Starting down a new path
“But thanks to God and thanks to you, [World Vision]. You arrived in our village and talked about the gender equality which gave us confidence to talk to our men and they also realized that there is no difference between men and women. All these things lead us towards the new beginning and took us on the path of enlightenment,” shares Bakhtawar.
World Vision hired one male and one female facilitator from Sabra’s village, who helped motivate the people of the village to send their children to the CFS. When they saw that their children were happy in the centre and they witnessed some dramatic changes in their behaviours—such as improved personal hygiene—it created a positive impact on the parents.
World Vision’s child protection officer, social mobilisers and psychologist conducted information sessions with children, mothers, fathers and caregivers, highlighting the importance of gender equality and the significance of girls’ education. From all reports, it brought a dramatic change to the thinking of the community.
“We wanted to educate our children, even our girls,” says Mr. Jinsaar, an elderly man in the village. “But tell me, how would you manage to meet the expenses of education when you’re finding it hard to manage to provide two meals a day?” he continued.
“In our society, girls have to get married and take care of houses, they don’t opt for work.”
“In our society, girls have to get married and take care of houses, they don’t opt for work,” Jinsaar continued. “A boy can work and can support his family, and that is why we preferred boys to get [an] education.

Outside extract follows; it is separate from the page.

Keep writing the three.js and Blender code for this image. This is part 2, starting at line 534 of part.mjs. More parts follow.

But, when [the World Vision] team visited us regularly and told us the benefits and impact of education on a girl’s life, and that education was being provided for free in the CFS, we sent our girls,” he explained further.

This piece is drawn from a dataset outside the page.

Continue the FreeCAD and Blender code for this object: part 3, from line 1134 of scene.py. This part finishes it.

Taking control of education for girls
The village has witnessed such a remarkable change that almost every girl is going to school now. The success of this transformation became clearer when the community came to know that World Vision’s project would soon be coming to an end. Instead of reverting back to how things were before the flood, they decided to run their own child protection centre.
“We have handed over the materials and resources which include: recreational kits, floor sheets, white board, water cooler, toys… and after seeing the positive response and demand from the community, we know that this will benefit the children, even after the end of our project,” says Jamal Shah, of World Vision’s child protection team.

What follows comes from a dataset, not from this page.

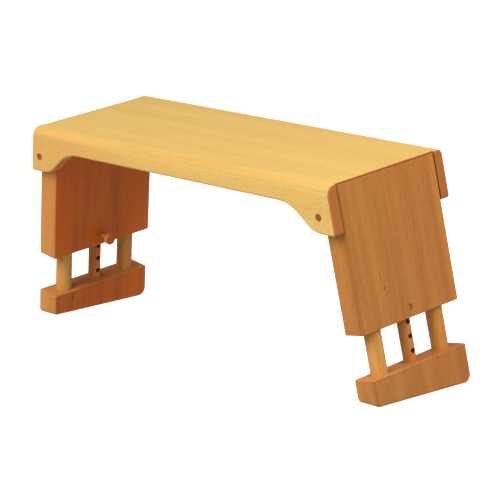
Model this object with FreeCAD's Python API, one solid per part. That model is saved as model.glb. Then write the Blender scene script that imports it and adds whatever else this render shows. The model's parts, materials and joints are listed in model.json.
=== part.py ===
import FreeCAD, Part
import math
import os

# Low wooden seat bench that leans forward, with two folding legs whose feet slide on dowels.
#
# Everything is in millimetres, in two frames.
# Bench frame: origin in the middle of the seat's top surface, +X along the seat, -Y towards the
# front edge, +Z out of the seat. Every piece is drawn in this frame.
# Row frame: the bench standing on the floor. The bench frame is turned about X by seat_tilt, so
# that the front edge is the lower one, then moved so that the floor is z = 0 and the origin is
# under the middle of the whole bench.
#
# Each leg also has coordinates of its own, shared by its board, dowels, foot and peg:
#   down    distance along the leg's slope, from the arris at the end of the seat
#   inset   distance from the leg's outer face, towards the middle of the bench
#   across  the bench's Y
# A side is -1 for the left leg (at -X) and +1 for the right one.

# The bench as a whole
seat_length = 450.0
seat_depth = 169.4
seat_height = 231.3
seat_tilt = math.radians(5.35)
leg_splay = math.radians(9.4)

# Seat panel, between the aprons. Its ends are undercut at 45 degrees.
panel_thickness = 18.0
panel_setback = 0.4
panel_arris = 1.2
undercut_run = 18.0

# Aprons: one board along each long edge, shallow in the middle and deep at the ears. The front
# one (-1) has a rounder top edge than the rear one (1).
apron_thickness = 13.0
ear_height = 50.5
apron_height = 24.5
ear_flat_end = 213.4
ear_radius = 30.0
arch_radius = 45.0
arch_slope = math.radians(38.0)
top_edge_radius = {-1: 10.0, 1: 6.0}
ear_corner_radius = 3.0
apron_arris = 2.6

# Leg boards. The right one's (1) outer front arris is rounder than the left one's (-1).
leg_thickness = 25.5
leg_side_gap = 0.7
board_length = 154.8
board_arris = 1.6
board_front_outer_arris = {-1: 1.6, 1: 4.5}
board_end_arris = 1.2
board_tip_drop = 1.4
stop_gap = 0.65
fold_clearance = 0.4

# Hinge pins, one at each end of each leg's axis
pin_radius = 4.0
pin_length = 37.0
pin_depth = 33.1
pin_inset = {-1: 13.0, 1: 18.4}
pin_recess = 0.3
pin_end_clearance = 1.0

# Dowels that carry the foot, two guides and one with the height holes between them
guide_radius = 9.0
guide_spacing = 91.2
height_radius = 7.0
dowel_top = 93.0
dowel_seat_depth = 18.0
dowel_chamfer = 1.0
bore_top = 45.0
running_clearance = 0.1

# Holes through the middle dowel, and the peg that goes into one of them
peg_down = 143.9
hole_pitch = 15.2
hole_count = 4
hole_radius = 2.8
shank_radius = 2.7
shank_reach = 9.8
shank_tip_clearance = 0.4
knob_radius = 6.7
knob_thickness = 5.5
knob_socket_depth = 4.0
knob_arris = 1.2
plug_recess = 0.7
plug_end_clearance = 0.6

# Foot bars, a little thicker than the leg boards on both faces
foot_top = 201.1
foot_outer_margin = 1.9
foot_inner_margin = 0.55
foot_length = 138.6
foot_front_radius = 5.0
foot_rear_radius = 9.0
foot_arris = 2.6
foot_top_arris = 1.0

# Worked out from the values above
sin_splay = math.sin(leg_splay)
cos_splay = math.cos(leg_splay)
channel_half = seat_depth / 2 - apron_thickness
leg_width = 2 * (channel_half - leg_side_gap)
leg_middle = leg_thickness / 2
panel_end = seat_length / 2 - panel_setback
sides = {"left": -1, "right": 1}
vector = FreeCAD.Vector


def leg_point(side, down, inset, across=0.0):
    """A place given in a leg's own coordinates, in the bench frame."""
    x = seat_length / 2 + down * sin_splay - inset * cos_splay
    z = -down * cos_splay - inset * sin_splay
    return vector(side * x, across, z)


def down_axis(side):
    """Unit vector down the slope of a leg."""
    return vector(side * sin_splay, 0, -cos_splay)


def inset_axis(side):
    """Unit vector from a leg's outer face towards the middle of the bench."""
    return vector(-side * cos_splay, 0, -sin_splay)


def pin_down(side):
    """How far down its leg a hinge pin lies, so that it is pin_depth below the seat's top."""
    return (pin_depth - pin_inset[side] * sin_splay) / cos_splay


def plate(edges, start, thickness):
    """A flat plate from a closed outline in the XZ plane, from y = start, thickness thick."""
    face = Part.Face(Part.Wire(edges))
    face.translate(vector(0, start, 0))
    return face.extrude(vector(0, thickness, 0))


def polygon_edges(points):
    """Straight edges through the points and back to the first one."""
    following = points[1:] + points[:1]
    return [Part.makeLine(a, b) for a, b in zip(points, following)]


def arc_edge(centre, radius, start, end):
    """The shorter arc about a centre in the XZ plane, from start to end."""
    middle = (start - centre) + (end - centre)
    return Part.Arc(start, centre + middle.normalize() * radius, end).toShape()


def edges_where(shape, test):
    """The edges whose every vertex and mid-point pass the test."""
    found = []
    for edge in shape.Edges:
        places = [vertex.Point for vertex in edge.Vertexes]
        places.append(edge.valueAt((edge.FirstParameter + edge.LastParameter) / 2))
        if all(test(place) for place in places):
            found.append(edge)
    return found


def near(a, b):
    """Whether two lengths are the same."""
    return abs(a - b) < 0.001


def rod(radius, start, end, chamfer=0.0):
    """A round rod between two points, with its ends chamfered where a chamfer is given."""
    length = (end - start).Length
    body = Part.makeCylinder(radius, length, start, end - start)
    if not chamfer:
        return body
    rims = [edge for edge in body.Edges if near(edge.Length, 2 * math.pi * radius)]
    return body.makeChamfer(chamfer, rims)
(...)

To date, some 300 children, including 134 girls, have been registered in the child friendly space and most all girls, including Sabra, who are of school age have now been enrolled in local government schools as well.
“I want to become a doctor and it’s my dream to serve my community,” says Sabra.” Her mother, Bakhtawar, couldn’t be prouder. “I don’t know how far Sabra will go to pursue her dream, but I am happy that a ray of brightness has been lit, which has put an end to a darkness we’ve been facing for centuries.”
As per Pakistan Government the literacy rate in Pakistan is 57% (69% for males and 46% for females) and in Rural areas it is “63% and 35% for males and females respectively”.
The enrolment rate in primary schools ( age 5-9) is 63% ( 69% boys and 56% girls are enrolled in primary schools) whereas it stands 76% and 59% for boys and girls respectively in rural areas of Pakistan
Talking about Sindh province the school enrollment for girls is 40% as compared to boys
And according to a volunteer survey Pakistan stands second in global ranking of out-of-school children with 57.3 per cent children in the 3-5 age group not enrolled in any school in the rural areas and 65.5 per cent mothers being in the illiterate category.
Gender disparity is clearly reflected in the survey. School enrolment for children aged 6-16 years stood at 79.9pc, comprising 36pc girls and 64pc boys.